Secretary to the State Government of Enugu State
- Incumbent
- Assumed office May 2023
- Governor: Peter Mbah

Personal details
- Born: 1960s Enugu State, Nigeria
- Alma mater: Vanderbilt University (Peabody College); University of Lagos; University of Nigeria, Nsukka;
- Occupation: Academic, author

= Chidiebere Onyia =

Nigerian academic

Chidiebere Onyia (born 1960s) is a Nigerian academic, author, and public official. He has worked in higher education and international development, held leadership roles in both public and private sectors, and since May 2023 has served as Secretary to the State Government of Enugu State.

== Education ==
Onyia earned a bachelor's degree in Biological Sciences, followed by a master's degree in Curriculum and Instruction. He later obtained a Master of Business Administration (MBA) and completed a doctorate in Educational Leadership.

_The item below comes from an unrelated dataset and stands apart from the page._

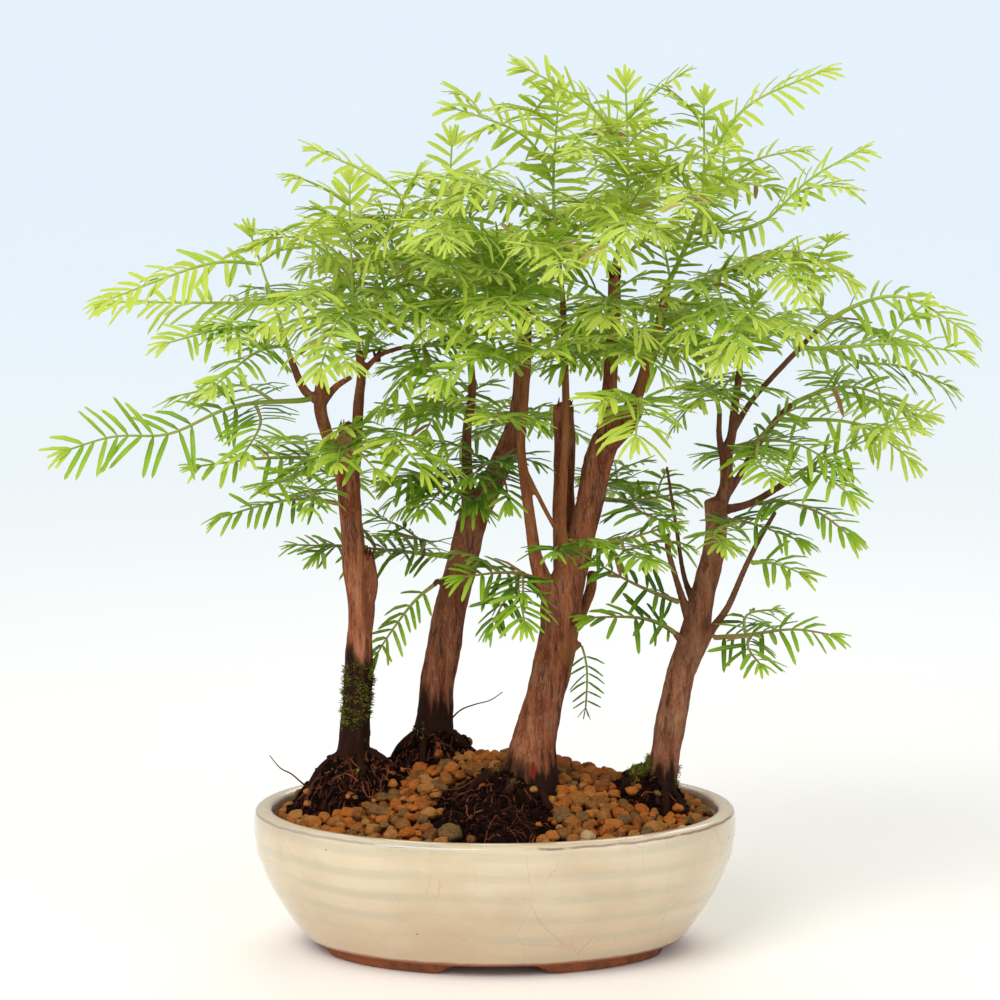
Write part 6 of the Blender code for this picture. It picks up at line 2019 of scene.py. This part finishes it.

He also undertook post‑doctoral research in education policy at Peabody College, Vanderbilt University.

== Career ==
Onyia served as lead strategy adviser to the Federal Government of Nigeria and the World Bank Group on the Power Sector Recovery Programme, and has provided expertise to international organisations and governments, including the United Nations, Germany, and Russia.

Before he was appointed Secretary to the State Government, Onyia was Managing Director of the United Kingdom Nigeria Infrastructure Facility.

In academia, he has served as a visiting professor of education at Godfrey Okoye University, Enugu, and previously at the University of Nigeria, Nsukka. He is also a member of the governing councils of two private Nigerian universities.

In May 2023, Governor Peter Mbah appointed Onyia as Secretary to the State Government of Enugu State.